Putin Strikes Back With His Own Sanctions

It has been less than two weeks since the US and EU hit Russia with their toughest sanctions yet and Putin has responded with some sanctions of his own.

Today, Dmitri Medvedev, the Russian Prime Minister, announced that Russia would ban all beef, pork, fruit, vegetables and dairy products from the European Union, the United States, Canada, Australia and Norway for one year.

“We hoped until the very last that our foreign colleagues would realize that sanctions are a dead end and that nobody needs them,” Medvedev said. “Things have turned out in such a way that we have to implement retaliatory measures.”

But that may not be all.

Medvedev confirmed that the cabinet is also considering a proposal to ban all European and American flights from flying over Russian air space en route to Asia. He added that Moscow was also “potentially ready” to introduce protective measures in a number of industrial sectors, including the automobile industry, shipbuilding and aircraft production.

English: Dmitry Medvedev and Vladimir Putin

While Medvedev maintains that he – and by extension Putin – doesn’t believe that these sanctions are the best way to handle the ongoing crisis in Ukraine this move is a clear indication that the US and EU sanctions did their job.

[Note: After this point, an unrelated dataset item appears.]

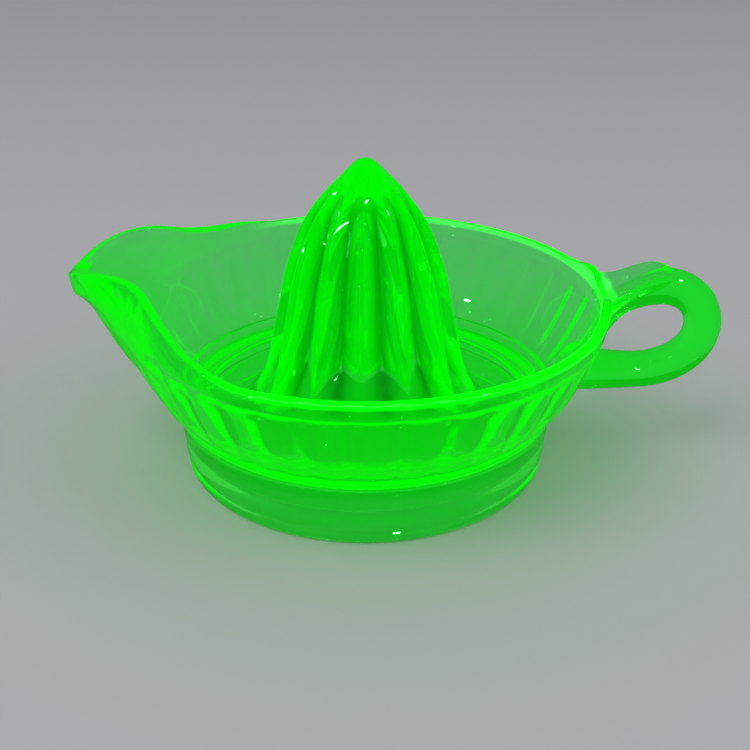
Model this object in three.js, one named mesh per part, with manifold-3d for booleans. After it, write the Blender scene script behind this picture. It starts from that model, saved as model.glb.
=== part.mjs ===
// A one-piece pressed-glass citrus reamer: a fluted bowl on a hollow foot
// ring, with a ribbed hollow cone in the middle, a raised pouring spout on -X
// and a loop handle with a dished thumb rest on +X.
// Millimetres, +Z up, resting on z = 0. Each mesh is a region of the single
// pressing; neighbouring regions meet on shared planes.
// Everything is built about the bowl's axis and the whole group is shifted last.
import * as THREE from 'three';
import { mergeVertices } from 'three/addons/utils/BufferGeometryUtils.js';
import Module from 'manifold-3d';

const wasm = await Module();
wasm.setup();
const { smoothstep } = THREE.MathUtils;

// ---------- driving dimensions ----------
const RIM_Z = 54.5;          // height of the plain rim
const RIM_OUTER_R = 76;
const RIM_THICKNESS = 3;
const RIM_MID_R = RIM_OUTER_R - RIM_THICKNESS / 2;
const BAND_Z = 49.7;         // where the plain rim band meets the flutes
const FLOOR_TOP_Z = 22.5;    // inside floor of the bowl
const FLOOR_LOW_Z = 18.5;    // underside of the floor, where the foot ring starts
const FLOOR_MID_Z = (FLOOR_TOP_Z + FLOOR_LOW_Z) / 2;
const FLOOR_THICKNESS = FLOOR_TOP_Z - FLOOR_LOW_Z;
const FLOOR_EDGE_R = 48;     // where the flat floor ends
const CAVITY_LOW_R = 30.4;   // flared open underside of the hollow cone
const CAVITY_MOUTH_R = 26.7; // the hollow's radius level with the inside floor
const FOOT_TOP_R = 59.3;     // where the foot ring meets the bowl
const SPOUT_TIP_R = 92.5;    // bowl axis to the tip of the spout
const HANDLE_END_X = 113.5;  // bowl axis to the far side of the loop
const AXIS_X = -(HANDLE_END_X - SPOUT_TIP_R) / 2; // centres the overall length on x = 0
const FLUTES = 36;
const BOWL_SEGMENTS = FLUTES * 3;
const FOOT_SEGMENTS = 72;

// ---------- helpers ----------
// Straight-line reading of a table at x, where the first column is x.
function interpolate(table, x, column = 1) {
  if (x <= table[0][0]) return table[0][column];
  for (let i = 1; i < table.length; i++) {
    if (x <= table[i][0]) {
      const before = table[i - 1];
      const after = table[i];
      const rise = after[column] - before[column];
      return before[column] + rise * (x - before[0]) / (after[0] - before[0]);
    }
  }
  return table[table.length - 1][column];
}

const bell = (distance, width) => Math.exp(-((distance / width) ** 2));

const polar = (angle, radius, z) =>
  new THREE.Vector3(radius * Math.cos(angle), radius * Math.sin(angle), z);

// Closed geometry to a manifold solid.
function solid(geometry) {
  const bare = geometry.clone();
  bare.deleteAttribute('normal');
  bare.deleteAttribute('uv');
  const merged = mergeVertices(bare, 1e-4);
  const positions = merged.attributes.position.array;
  const indices = merged.index.array;

  // drop faces that merging closed up, such as those on a lathe's axis
  const faces = [];
  for (let i = 0; i < indices.length; i += 3) {
    const [a, b, c] = indices.slice(i, i + 3);
    if (a !== b && b !== c && c !== a) faces.push(a, b, c);
  }

  // a negative volume means the faces point inwards, so they are turned over
  const corner = (i) => new THREE.Vector3().fromArray(positions, faces[i] * 3);
  let volume = 0;
  for (let i = 0; i < faces.length; i += 3) {
    volume += corner(i).dot(corner(i + 1).cross(corner(i + 2))) / 6;
  }
  if (volume < 0) {
    for (let i = 0; i < faces.length; i += 3) {
      [faces[i + 1], faces[i + 2]] = [faces[i + 2], faces[i + 1]];
    }
  }
  return new wasm.Manifold(new wasm.Mesh({
    numProp: 3,
    vertProperties: new Float32Array(positions),
    triVerts: new Uint32Array(faces),
  }));
}

function geometryOf(manifold) {
  const mesh = manifold.getMesh();
  const geometry = new THREE.BufferGeometry();
  const positions = new Float32Array(mesh.vertProperties);
  geometry.setAttribute('position', new THREE.BufferAttribute(positions, 3));
  geometry.setIndex(new THREE.BufferAttribute(new Uint32Array(mesh.triVerts), 1));
  geometry.computeVertexNormals();
  return geometry;
}

// An axis-aligned block from its [low, high] range on each axis.
function block(...ranges) {
  const geometry = new THREE.BoxGeometry(...ranges.map(([low, high]) => high - low));
  geometry.translate(...ranges.map(([low, high]) => (low + high) / 2));
  return solid(geometry);
}

// A lathe about +Z from [radius, height] points.
function lathe(points, segments) {
  const profile = points.map(([radius, z]) => new THREE.Vector2(radius, z));
  return new THREE.LatheGeometry(profile, segments).rotateX(Math.PI / 2);
}

// A lathe whose rows may vary around the axis: each row is a function from angle to point.
function shapedLathe(rows, segments) {
  const geometry = lathe(rows.map((row, i) => [10 + i, 0]), segments); // points are replaced below
  const position = geometry.attributes.position;
  for (let i = 0; i < position.count; i++) {
    const column = Math.floor(i / rows.length) % segments;
    const point = rows[i % rows.length](column / segments * 2 * Math.PI);
    position.setXYZ(i, point.x, point.y, point.z);
  }
  return geometry;
}

// A shapedLathe row of constant radius and height.
const turned = (radius, z) => (angle) => polar(angle, radius, z);

// ---------- bowl and spout ----------
const FLUTE_DEPTH = 0.75;
const RIM_CROWN = 0.9;         // rise of the rim's rounded top
const KEEL_SPREAD = 12;        // degrees, the outward bulge under the spout
const KEEL_INSIDE_SPREAD = 25; // degrees, the extra glass inside the spout

// Middle of the wall from the cone out to the rim: [radius, height, thickness].
// A station k counts along this table, and may fall between two points.
const PROFILE = [
  [CAVITY_MOUTH_R, FLOOR_MID_Z, FLOOR_THICKNESS], [40.0, FLOOR_MID_Z, FLOOR_THICKNESS],
  [FLOOR_EDGE_R, FLOOR_MID_Z, FLOOR_THICKNESS],
  [53.0, 21.3, 4.2], [57.2, 23.1, 4.6], [61.0, 26.2, 4.7], [64.8, 31.0, 4.3],
  [67.2, 35.2, 4.0], [69.2, 39.2, 3.7], [71.0, 43.2, 3.3], [72.6, 47.0, 2.9],
  [73.7, BAND_Z, 2.6], [74.2, 52.2, 2.7], [RIM_MID_R, RIM_Z, RIM_THICKNESS],
];
const BAND_K = 11; // first point of the plain band
const RIM_K = PROFILE.length - 1;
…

Putin felt them. And he’s striking back.

To be sure, the EU will be hit harder than the US. EU officials say that they need more time to fully evaluate what the impact of the Russian sanctions will be, but it is clear that the sanctions are part and parcel of a widening trade war.

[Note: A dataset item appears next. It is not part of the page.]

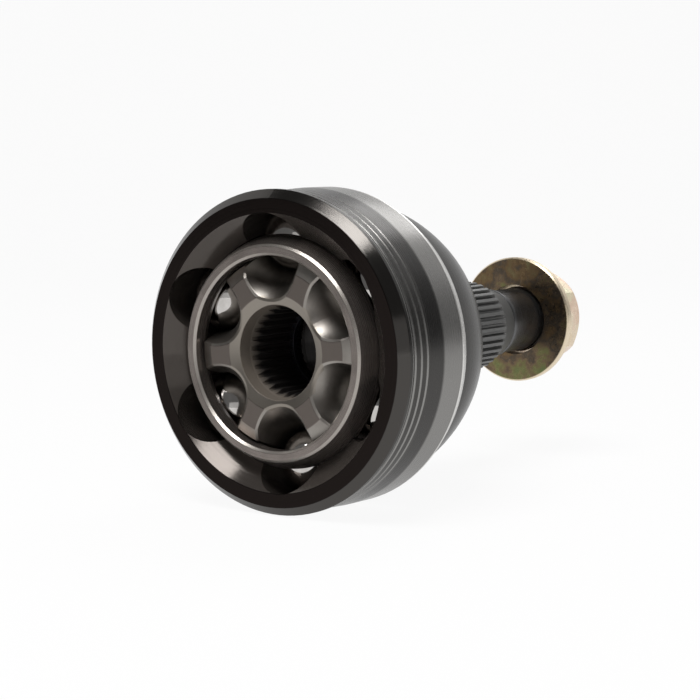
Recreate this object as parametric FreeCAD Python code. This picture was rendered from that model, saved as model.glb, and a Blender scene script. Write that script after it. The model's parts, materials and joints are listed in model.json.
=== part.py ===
import FreeCAD, Part
import os
from math import asin, cos, degrees, hypot, pi, radians, sin, sqrt, tan

# Outboard constant-velocity joint of a driveshaft: a six-ball joint with a splined stub, washer and hub nut.
# Millimetres. The origin is the joint centre, where the shaft axes cross at every joint angle.
# +X runs from the open mouth along the stub to the nut and +Z is up.
# The inner race tilts about the line midway between the first and the last ball.

# Half-shaft bore, from which the joint is sized outwards
shaft_spline_count = 30
shaft_spline_root_radius = 13.1
shaft_spline_depth = 1.05
shaft_tooth_root_share = 0.86
shaft_tooth_tip_share = 0.38
shaft_spline_lead_length = 4.0
pilot_clearance = 0.15
pilot_length = 5.5
countersink_radius = 16.3
countersink_depth = 1.2
race_web = 0.4
race_width = 29.0
race_face_radius = 22.8
race_tip_bevel = 1.2
race_edge_relief = 0.5
snap_groove_width = 1.8
snap_groove_depth = 1.0
snap_groove_inset = 3.6
snap_ring_play = 0.1
snap_ring_section = 2.2
snap_ring_gap_angle = 34.0

# Balls and their tracks
ball_count = 6
ball_diameter = 19.05
first_ball_angle = 25.0
track_offset = 2.8
track_clearance = 0.12
max_joint_angle = 45.0
track_runout_angle = 7.0
outer_track_entry_angle = 75.0
race_track_front_angle = 62.0
race_track_rear_angle = 52.0

# Cage
cage_outer_step = 2.5
cage_inner_step = 2.0
cage_rim_width = 6.8
cage_rim_wall = 2.75
cage_edge_chamfer = 0.7
window_axial_play = 0.3
window_side_play = 1.7
window_corner_radius = 3.5
sphere_clearance = 0.2

# Bell, measured from the mouth plane where it says depth
cage_recess = 0.4
bell_wall = 3.68
lip_width = 3.9
lip_chamfer_radial = 2.5
lip_chamfer_length = 2.7
mouth_bevel_angle = 45.0
boot_seat_start = 4.1
boot_seat_length = 8.7
boot_seat_depth = 0.3
boot_groove_count = 3
boot_groove_width = 0.8
boot_groove_depth = 0.3
land_blend_length = 6.3
barrel_length = 28.5
heel_taper_length = 3.5
heel_taper_drop = 1.6
heel_chamfer_length = 1.6
heel_chamfer_drop = 1.5
dome_drop = 5.5
dome_bulge = 0.9
dome_edge_chamfer = 0.8
back_rim_width = 4.5
back_recess_depth = 1.2
dome_setback = 0.2
bell_web = 9.3
hub_shoulder_radius = 27.0
hub_shoulder_width = 6.2
hub_shoulder_chamfer = 0.8
hub_relief_depth = 1.3

# Stub shaft
hub_spline_count = 36
hub_spline_radius = 13.8
hub_spline_depth = 1.15
hub_spline_chamfer = 1.3
hub_tooth_root_share = 0.72
hub_tooth_tip_share = 0.42
hub_neck_length = 3.0
hub_spline_length = 39.9
hub_runout_length = 8.5
hub_runout_ring_width = 1.0
hub_runout_ring_depth = 0.35
thread_diameter = 20.0
thread_pitch = 1.5
pitch_line_share = 0.325
shank_length = 15.3
thread_length = 20.5
thread_end_chamfer = 1.5
thread_running_clearance = 0.05
centre_hole_radius = 3.2
centre_hole_angle = 60.0

# Washer and hub nut
washer_radius = 20.0
washer_hole_play = 1.2
washer_thickness = 2.7
washer_edge_round = 0.5
nut_across_flats = 30.0
nut_height = 15.0
nut_turn = 30.0
nut_seat_radius = 14.55
nut_seat_chamfer_angle = 30.0
nut_end_radius = 14.0
nut_end_chamfer_angle = 60.0
nut_bore_chamfer = 0.9
nut_thread_lead = 1.5

# Overruns that keep cutting surfaces off the faces they cut
cut_overrun = 1.0
tooth_tip_margin = 0.01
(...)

“Following full assessment by the commission of the Russian Federation’s measures, we reserve the right to take action as appropriate,” Frederic Vincent, EU spokesmen, said.

According to the Financial Times, Finland’s prime minister, Alexander Stubb, has suggested that Finland should be compensated for any disproportionate losses incurred in a trade war sparked by sanctions, under an understanding that the 28 members of the EU should spread the pain of an economic showdown.

Putin has made it clear that the ban could be lifted if “the situation changes” but we can’t know at this point if that’s likely to happen.

“Strategically, this is a good move as Russia’s high levels of dependence on food imports have always been a concern from the national security perspective,” said Vladimir Tikhomirov, chief economist at BCS Prime, the Moscow brokerage. “Tactically, consumers and the economy will be under pressure. We expect that this latest move could boost price growth by 1 to 1.5 percent year on year between December and May.”

Russian officials are said to be in talks with Latin American leaders about increasing the amount of food they import from them. But even if Russia does strike a deal with Latin American nations, they will have a difficult time in the short-term.

While hurting ordinary Russians was never the goal, it’s good to see Putin scrambling. Now is the time to keep up the pressure.